Eduars 16/07/2009
Os Lusíadas
LEMBRO-ME como se fosse hoje, fiquei envergonhado com o testemunho de um primo que havia lido a Bíblia inteira. Eu não lia nada e todos liam alguma coisa, até mesmo um tio “doido de pedra” lia um quadrinho Tex. Resolvi pegar alguma coisa no colégio para ler, os alunos geralmente pegavam uma coleção de capa vermelha, os títulos eram: As valquírias, Brida etc., hoje dou graças a Deus em não pegar esses livros, já que é pra ler que seja algo que preste. Como não-iniciado na arte dos livros acabei em escolher um pela capa. Era uma capa singela, despretensiosa: tinha um barquinho encima de uma onda e o autor era Luíz de Camões, presumi que fosse um autor qualquer, desses que são nossos vizinhos. Olhei o livro e a curiosidade me levou a abri-lo.
- Com certeza deve ser uma história de piratas – pensei eu.
Comecei a ler e não entendi bulhufas: lusitana? Taprobana? Troiano? Alexandro? Trajano? Netuno? Marte? Alevanta?
- De que diabo esse infeliz está falando? – pensei.
Fechei o livro e nunca mais o abri. Mal sabia que em minhas mãos haviam passado uma epopéia do homem moderno; o barquinho era uma caravela portuguesa e Camões o maior poeta épico e lírico de Portugal. Na época li I: 1-3 (canto I, estrofes um, dois e três), foi o bastante. Após isso empreendi uma fuga assaz de livros, principalmente desses com capas simplórias.
Retornei aos livros de literatura graças à Aridna Barth e ao Eliézer Magalhães e essa estante arqueada de livros agradece o incentivo.

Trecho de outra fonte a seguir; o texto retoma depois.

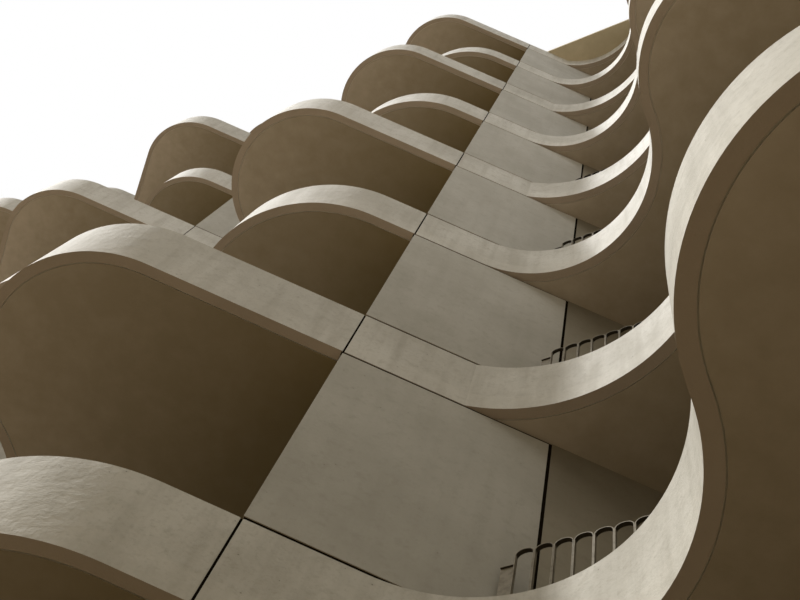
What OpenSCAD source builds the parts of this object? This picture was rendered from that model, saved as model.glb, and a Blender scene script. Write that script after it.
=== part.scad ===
// Apartment block with a stepped row of rooms and S-curved balconies.
// +Z is up, the origin is on the ground at the middle of the building's box.
// Every room has its front towards -X, and each stands one step in front of the last.

/* [Building] */
// Number of rooms side by side in the stepped row
rooms = 5; // [2:1:6]
// Number of storeys that have balconies
balcony_storeys = 7; // [2:1:8]
// Height from one floor to the next
storey_h = 2900; // [2700:10:3200]
// Height of the lowest balcony's underside above the ground
base_h = 5500; // [5200:10:6500]
// How far each room stands in front of the last
step_x = 3600; // [3500:10:3800]
// Distance from one cross wall to the next
step_y = 3550; // [3480:10:3620]
// Depth of a room from its glazed front to the rear face
room_d = 7500; // [6000:50:12000]

/* [Slabs] */
// Thickness of the floor slabs
slab_t = 200; // [150:5:260]
// Thickness of the slab on the ground
ground_t = 100; // [60:5:200]
// Thickness of the roof sheet that lies on the walls and the top bands
roof_t = 150; // [100:5:250]
// How far along each side wall the roof's straight front edge stays behind the corner
roof_set = 420; // [300:10:600]
// Width of the drip groove between a balcony's edge and its underside
groove_w = 8; // [5:1:20]
// Depth of the drip groove
groove_d = 12; // [8:1:30]

/* [Walls] */
// Thickness of the cross walls
wall_t = 200; // [150:5:300]
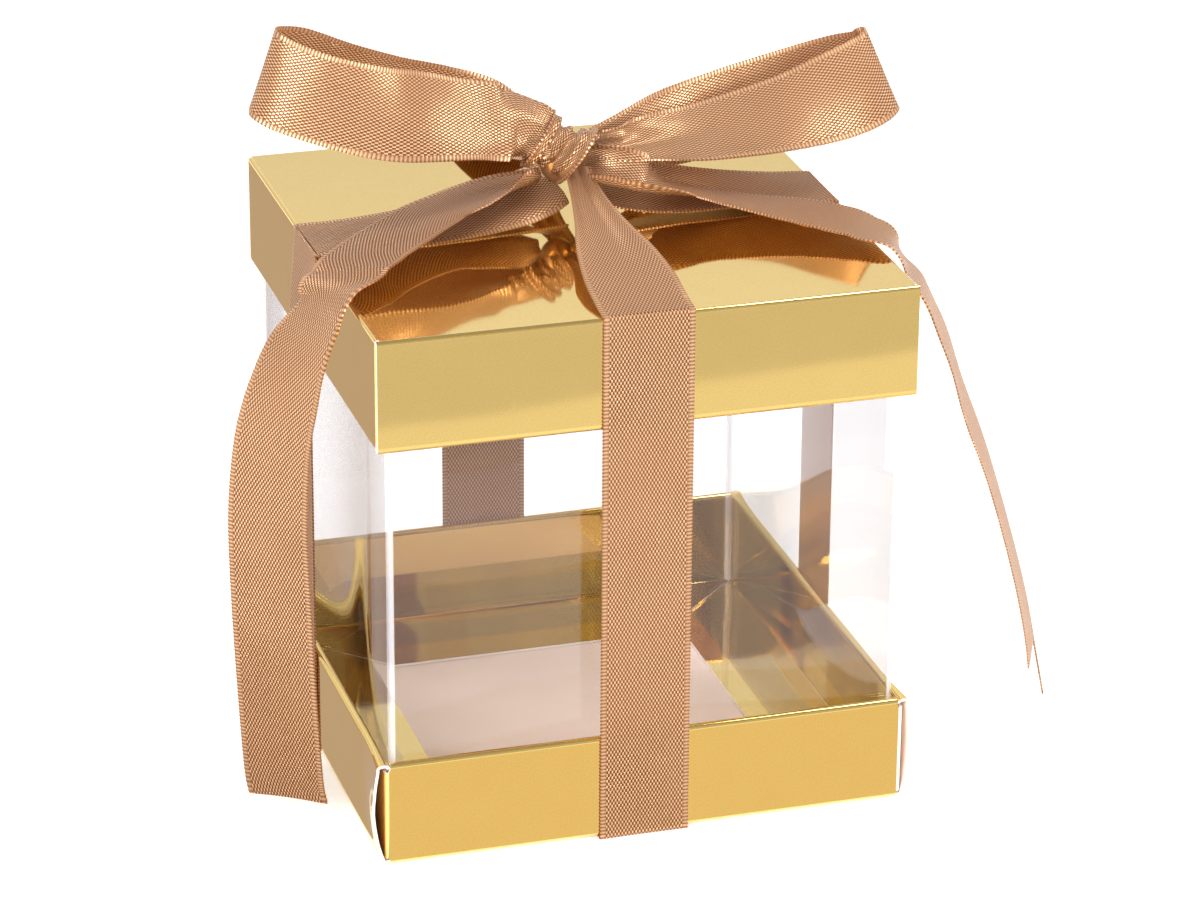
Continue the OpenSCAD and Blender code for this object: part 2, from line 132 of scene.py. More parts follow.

Comprei dias atrás o mesmo livro num sebo de Curitiba; digo o mesmo porque é idêntico: tem aquele barquinho encima de uma onda. O livro é da Série Bom Livro - para mim a melhor série de livros de literatura. Aprendi que não se deve julgar o livro pela capa, mas bom mesmo é conteúdo com capa bem ilustrada, pois a concepção de livro deve apresentar três linguagens em diálogo – texto literário, imagem e projeto gráfico (principalmente para as crianças). No caso de Os Lusíadas a ilustração é de Lúcia Brandão. Em minha opinião as mais belas ilustrações são as do livro Esaú e Jacó de Bilau e O Missionário de Marcus de Sant’Anna. Essa série também disponibiliza os comentários de críticos literários, o livro Os Lusíadas têm as críticas literárias e o apanhado histórico sobre Camões de Carlos Felipe Moisés, que faz um resumo histórico do escritor Camilo Castelo Branco nos livros Amor de Perdição e Amor de Salvação. Esses dois últimos livros recebem críticas literárias de duas professoras da USP: Samira Youssef Campedelli (Amor de Perdição) e Maria Helena Nery Garcez (Amor de Salvação). Enfim, para que não se perca muito tempo nisso em outro momento eu comento algum outro livro. Coloco abaixo o I:1-3 onde parei em 1998. Acima as capas ilustradas.
1
As armas e os barões assinalados
Que da Ocidental praia Lusitana,
Por mares nunca dantes navegados
Passaram ainda além da Taprobana,
Em perigos e guerras esforçados
Mais do que prometia a força humana,
E entre gente remota edificaram
Novo Reino, que tanto sublimaram;
2
E também as memórias gloriosas
Daqueles Reis que foram dilatando
A Fé, o Império, e as terras viciosas
De África e de Ásia andaram devastando,
E aqueles que por obras valerosas
Se vão da lei da Morte libertando,
Cantando espalharei por toda parte,
Se a tanto me ajudar o engenho e arte.
3
Cessem do sábio Grego e do Troiano
As navegações grandes que fizeram;
Cale-se de Alexandre e de Trajano
A fama das vitórias que tiveram;
Que eu canto o peito ilustre Lusitano,
A quem Neptuno e Marte obedeceram.
Cesse tudo o que a Musa antiga canta,
Que outro valor mais alto se alevanta.